An individual’s DNA plays a role in everything from their eye color to how their body processes vitamins. Over the past couple of years, some genetic markers have been identified and linked to susceptibilities to various injury. As athletes put their bodies on the line each time they step onto the track, court or field, access to this genetic information is an asset for both athletes and coaches during training and competition.
If you’re like most athletes, one of your main concerns is preventing injury. A tendon rupture is the bear-attack of athletic injuries. You don’t know if or when it’s coming, there were probably some steps you could have taken to avoid it, and if the bear sneaks up on you there’s a chance you won’t be able to avoid it.

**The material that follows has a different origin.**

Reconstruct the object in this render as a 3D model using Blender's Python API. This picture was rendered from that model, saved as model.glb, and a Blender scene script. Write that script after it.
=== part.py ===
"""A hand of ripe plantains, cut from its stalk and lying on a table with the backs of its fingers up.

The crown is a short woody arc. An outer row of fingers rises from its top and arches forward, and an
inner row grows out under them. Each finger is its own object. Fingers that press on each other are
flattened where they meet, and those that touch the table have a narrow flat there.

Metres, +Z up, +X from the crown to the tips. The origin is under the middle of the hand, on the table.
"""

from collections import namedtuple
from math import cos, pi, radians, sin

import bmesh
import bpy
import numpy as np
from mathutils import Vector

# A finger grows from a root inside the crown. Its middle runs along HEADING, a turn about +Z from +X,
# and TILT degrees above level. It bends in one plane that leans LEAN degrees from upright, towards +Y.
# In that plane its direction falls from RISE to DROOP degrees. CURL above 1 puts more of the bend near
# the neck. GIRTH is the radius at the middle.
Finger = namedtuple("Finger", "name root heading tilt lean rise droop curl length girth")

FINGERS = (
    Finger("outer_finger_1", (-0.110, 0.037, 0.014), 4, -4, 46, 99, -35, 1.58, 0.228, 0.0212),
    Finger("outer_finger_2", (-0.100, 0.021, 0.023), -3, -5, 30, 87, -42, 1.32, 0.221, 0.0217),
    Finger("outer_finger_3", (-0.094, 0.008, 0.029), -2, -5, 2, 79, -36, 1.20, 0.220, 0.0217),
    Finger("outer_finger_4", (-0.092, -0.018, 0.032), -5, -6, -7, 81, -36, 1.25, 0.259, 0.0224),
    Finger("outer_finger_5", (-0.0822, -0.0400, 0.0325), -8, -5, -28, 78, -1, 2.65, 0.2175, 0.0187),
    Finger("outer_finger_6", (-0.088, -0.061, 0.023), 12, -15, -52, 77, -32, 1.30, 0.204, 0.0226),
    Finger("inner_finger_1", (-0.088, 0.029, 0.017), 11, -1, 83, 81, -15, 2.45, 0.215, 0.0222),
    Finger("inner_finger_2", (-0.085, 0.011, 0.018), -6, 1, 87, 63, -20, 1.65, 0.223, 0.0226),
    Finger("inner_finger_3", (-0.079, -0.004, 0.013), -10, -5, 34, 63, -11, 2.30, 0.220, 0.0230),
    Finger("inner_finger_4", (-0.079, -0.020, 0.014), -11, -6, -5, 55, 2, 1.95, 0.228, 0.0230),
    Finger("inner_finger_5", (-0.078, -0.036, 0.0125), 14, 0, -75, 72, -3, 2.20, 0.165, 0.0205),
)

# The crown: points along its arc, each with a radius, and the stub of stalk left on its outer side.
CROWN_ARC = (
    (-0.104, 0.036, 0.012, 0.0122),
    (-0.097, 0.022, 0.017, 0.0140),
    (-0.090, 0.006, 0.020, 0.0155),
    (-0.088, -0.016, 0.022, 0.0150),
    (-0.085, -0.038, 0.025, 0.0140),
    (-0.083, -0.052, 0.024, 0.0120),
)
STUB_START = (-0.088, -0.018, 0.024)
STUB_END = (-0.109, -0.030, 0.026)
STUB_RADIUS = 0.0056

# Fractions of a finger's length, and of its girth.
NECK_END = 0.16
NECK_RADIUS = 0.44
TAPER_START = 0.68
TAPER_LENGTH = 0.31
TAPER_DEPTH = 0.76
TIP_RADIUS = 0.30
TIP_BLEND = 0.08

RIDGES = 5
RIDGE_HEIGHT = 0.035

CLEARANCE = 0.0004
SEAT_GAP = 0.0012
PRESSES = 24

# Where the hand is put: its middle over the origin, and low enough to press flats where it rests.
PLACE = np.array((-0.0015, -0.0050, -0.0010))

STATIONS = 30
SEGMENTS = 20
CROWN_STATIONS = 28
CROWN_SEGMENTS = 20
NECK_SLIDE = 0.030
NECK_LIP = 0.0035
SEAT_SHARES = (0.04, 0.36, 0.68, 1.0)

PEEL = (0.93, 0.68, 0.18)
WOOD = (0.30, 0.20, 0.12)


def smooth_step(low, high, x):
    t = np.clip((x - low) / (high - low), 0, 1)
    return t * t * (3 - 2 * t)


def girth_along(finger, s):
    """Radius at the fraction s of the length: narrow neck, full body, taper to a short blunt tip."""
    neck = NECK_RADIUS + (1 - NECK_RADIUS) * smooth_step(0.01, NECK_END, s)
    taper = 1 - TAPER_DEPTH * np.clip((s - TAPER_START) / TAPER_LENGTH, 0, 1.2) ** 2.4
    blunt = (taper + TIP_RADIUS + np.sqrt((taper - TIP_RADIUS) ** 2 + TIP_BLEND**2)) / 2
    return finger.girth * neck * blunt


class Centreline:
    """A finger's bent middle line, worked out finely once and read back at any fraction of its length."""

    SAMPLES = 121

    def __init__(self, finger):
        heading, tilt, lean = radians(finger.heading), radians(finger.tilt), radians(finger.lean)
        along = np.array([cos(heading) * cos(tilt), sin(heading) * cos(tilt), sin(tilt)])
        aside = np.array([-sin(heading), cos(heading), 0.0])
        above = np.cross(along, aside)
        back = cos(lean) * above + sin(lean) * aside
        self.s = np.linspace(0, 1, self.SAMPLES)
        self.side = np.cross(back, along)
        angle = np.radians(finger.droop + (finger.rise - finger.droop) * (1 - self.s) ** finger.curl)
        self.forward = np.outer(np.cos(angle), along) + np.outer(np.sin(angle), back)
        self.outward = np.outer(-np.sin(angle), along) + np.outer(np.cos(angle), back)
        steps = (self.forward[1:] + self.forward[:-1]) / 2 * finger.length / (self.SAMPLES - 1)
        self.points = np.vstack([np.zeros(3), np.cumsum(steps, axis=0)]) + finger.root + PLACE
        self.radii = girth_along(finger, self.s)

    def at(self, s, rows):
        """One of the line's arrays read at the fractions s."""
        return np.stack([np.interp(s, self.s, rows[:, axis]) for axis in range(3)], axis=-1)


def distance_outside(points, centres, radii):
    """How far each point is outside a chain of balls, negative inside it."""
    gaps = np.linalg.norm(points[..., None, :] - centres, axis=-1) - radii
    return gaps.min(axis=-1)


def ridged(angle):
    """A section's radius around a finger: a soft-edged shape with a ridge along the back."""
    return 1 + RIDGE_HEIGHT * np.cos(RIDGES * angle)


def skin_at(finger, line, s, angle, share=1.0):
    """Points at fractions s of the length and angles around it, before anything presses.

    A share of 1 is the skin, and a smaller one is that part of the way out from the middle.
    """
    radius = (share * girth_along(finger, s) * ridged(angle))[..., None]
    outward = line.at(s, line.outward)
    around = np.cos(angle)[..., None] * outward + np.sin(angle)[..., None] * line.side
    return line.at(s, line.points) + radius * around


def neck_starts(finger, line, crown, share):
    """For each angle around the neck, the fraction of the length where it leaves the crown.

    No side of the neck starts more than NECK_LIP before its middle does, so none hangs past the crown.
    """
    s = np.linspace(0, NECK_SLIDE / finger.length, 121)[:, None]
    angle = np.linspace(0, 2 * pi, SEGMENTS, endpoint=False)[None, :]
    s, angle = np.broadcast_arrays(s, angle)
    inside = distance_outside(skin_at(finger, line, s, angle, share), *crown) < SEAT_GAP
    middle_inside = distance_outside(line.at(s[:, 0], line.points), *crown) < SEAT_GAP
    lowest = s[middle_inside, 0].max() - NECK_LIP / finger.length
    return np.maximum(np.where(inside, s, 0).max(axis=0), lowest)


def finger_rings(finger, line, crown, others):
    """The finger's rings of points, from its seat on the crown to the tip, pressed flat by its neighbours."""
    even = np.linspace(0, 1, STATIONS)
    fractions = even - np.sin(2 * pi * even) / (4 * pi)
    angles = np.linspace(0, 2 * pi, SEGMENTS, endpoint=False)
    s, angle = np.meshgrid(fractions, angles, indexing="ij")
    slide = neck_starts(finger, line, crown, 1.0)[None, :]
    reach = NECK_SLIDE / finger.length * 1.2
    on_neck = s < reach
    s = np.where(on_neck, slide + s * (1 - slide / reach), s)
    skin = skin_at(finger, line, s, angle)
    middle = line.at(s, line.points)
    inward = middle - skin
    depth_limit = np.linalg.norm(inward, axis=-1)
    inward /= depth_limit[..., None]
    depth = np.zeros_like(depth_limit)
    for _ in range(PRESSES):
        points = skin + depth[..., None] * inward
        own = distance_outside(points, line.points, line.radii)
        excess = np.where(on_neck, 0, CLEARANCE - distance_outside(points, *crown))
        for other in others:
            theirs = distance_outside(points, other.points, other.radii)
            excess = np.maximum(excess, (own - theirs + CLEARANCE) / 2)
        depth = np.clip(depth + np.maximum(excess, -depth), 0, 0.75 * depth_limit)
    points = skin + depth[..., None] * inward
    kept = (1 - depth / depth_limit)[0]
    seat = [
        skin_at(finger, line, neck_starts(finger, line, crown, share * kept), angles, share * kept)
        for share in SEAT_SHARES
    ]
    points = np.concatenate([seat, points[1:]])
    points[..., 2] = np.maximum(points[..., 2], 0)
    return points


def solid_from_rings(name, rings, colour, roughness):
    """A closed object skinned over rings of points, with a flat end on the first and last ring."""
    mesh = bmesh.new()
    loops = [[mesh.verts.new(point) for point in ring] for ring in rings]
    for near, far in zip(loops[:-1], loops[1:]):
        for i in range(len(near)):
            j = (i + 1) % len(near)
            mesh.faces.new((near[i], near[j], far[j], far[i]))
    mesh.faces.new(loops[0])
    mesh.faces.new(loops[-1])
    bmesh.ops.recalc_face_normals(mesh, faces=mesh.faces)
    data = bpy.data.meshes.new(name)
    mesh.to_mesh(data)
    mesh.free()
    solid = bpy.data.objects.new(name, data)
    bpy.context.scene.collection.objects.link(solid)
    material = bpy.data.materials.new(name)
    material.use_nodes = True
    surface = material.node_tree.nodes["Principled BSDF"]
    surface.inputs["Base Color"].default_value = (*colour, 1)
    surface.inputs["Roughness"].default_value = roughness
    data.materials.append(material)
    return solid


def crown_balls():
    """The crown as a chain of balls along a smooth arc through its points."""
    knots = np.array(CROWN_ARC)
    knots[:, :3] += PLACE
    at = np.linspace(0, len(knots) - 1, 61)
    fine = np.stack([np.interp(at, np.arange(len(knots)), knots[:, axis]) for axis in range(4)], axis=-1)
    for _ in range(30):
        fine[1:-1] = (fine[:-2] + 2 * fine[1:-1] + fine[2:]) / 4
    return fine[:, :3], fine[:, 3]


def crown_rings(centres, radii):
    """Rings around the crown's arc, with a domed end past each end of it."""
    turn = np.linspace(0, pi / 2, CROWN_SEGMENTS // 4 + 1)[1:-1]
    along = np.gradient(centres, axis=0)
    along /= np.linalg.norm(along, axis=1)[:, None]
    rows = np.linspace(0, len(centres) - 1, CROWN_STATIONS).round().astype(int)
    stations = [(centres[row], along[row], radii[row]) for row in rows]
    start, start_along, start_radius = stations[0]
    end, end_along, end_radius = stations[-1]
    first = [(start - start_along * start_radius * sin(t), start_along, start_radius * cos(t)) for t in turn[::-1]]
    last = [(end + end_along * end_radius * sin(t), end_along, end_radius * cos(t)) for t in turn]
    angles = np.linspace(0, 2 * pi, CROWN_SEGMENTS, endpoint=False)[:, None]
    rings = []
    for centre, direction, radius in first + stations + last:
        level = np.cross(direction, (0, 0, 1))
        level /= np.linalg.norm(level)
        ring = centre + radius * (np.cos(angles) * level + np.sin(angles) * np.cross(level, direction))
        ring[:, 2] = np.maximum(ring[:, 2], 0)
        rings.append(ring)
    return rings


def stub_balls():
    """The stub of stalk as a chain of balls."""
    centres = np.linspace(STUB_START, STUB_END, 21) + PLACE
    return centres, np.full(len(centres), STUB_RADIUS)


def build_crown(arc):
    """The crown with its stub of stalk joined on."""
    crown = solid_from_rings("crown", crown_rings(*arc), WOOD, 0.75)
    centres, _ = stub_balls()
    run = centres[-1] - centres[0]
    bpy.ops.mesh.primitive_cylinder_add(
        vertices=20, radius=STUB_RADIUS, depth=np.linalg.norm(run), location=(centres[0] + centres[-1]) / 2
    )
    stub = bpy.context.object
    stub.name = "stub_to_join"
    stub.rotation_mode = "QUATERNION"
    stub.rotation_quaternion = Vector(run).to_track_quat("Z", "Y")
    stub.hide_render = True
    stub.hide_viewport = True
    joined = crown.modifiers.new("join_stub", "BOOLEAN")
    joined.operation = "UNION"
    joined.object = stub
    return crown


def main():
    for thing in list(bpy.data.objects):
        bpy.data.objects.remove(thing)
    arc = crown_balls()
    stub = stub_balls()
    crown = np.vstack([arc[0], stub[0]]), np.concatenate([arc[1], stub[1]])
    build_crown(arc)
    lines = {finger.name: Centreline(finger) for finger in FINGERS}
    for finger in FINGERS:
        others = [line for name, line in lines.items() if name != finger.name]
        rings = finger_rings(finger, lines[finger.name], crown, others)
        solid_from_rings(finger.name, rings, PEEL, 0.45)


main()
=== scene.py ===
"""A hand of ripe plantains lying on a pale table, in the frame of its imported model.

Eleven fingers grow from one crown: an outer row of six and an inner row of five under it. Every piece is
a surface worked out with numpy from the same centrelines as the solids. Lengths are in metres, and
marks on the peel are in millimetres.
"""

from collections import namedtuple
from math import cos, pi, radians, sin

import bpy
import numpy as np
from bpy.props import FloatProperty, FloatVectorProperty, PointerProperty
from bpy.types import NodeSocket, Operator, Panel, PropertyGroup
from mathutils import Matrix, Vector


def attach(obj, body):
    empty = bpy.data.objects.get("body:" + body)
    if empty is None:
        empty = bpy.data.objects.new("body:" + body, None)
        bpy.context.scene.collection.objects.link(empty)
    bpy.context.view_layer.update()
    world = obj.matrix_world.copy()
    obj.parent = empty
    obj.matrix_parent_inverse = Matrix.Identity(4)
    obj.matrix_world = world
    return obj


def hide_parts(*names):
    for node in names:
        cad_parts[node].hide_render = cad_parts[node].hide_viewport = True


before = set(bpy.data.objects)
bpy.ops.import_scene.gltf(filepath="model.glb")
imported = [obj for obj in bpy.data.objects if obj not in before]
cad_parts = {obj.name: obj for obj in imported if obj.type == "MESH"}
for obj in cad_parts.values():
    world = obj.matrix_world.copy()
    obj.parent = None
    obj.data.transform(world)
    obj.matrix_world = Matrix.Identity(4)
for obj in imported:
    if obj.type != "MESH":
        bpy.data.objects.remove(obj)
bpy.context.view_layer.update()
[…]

Jordy Nelson, a Super Bowl winning wide-receiver with the Green Bay Packers will miss the entire 2015 season with a torn ACL. There was no contact on the play, which occurred during the second pre-season game of the year for the Packers. Pre-season competition is a valuable way of mentally, physically, and tactically preparing for an upcoming season. With any exposure to high-intensity competition comes the risk of injury. In the NFL, pre-season injuries like Nelson’s are common. Of the injuries sustained, ACL tears are one of the most common. 132 ACL tears have occurred since 2013: 25 of them occurring this year, and 10 occurring during pre-season play (1).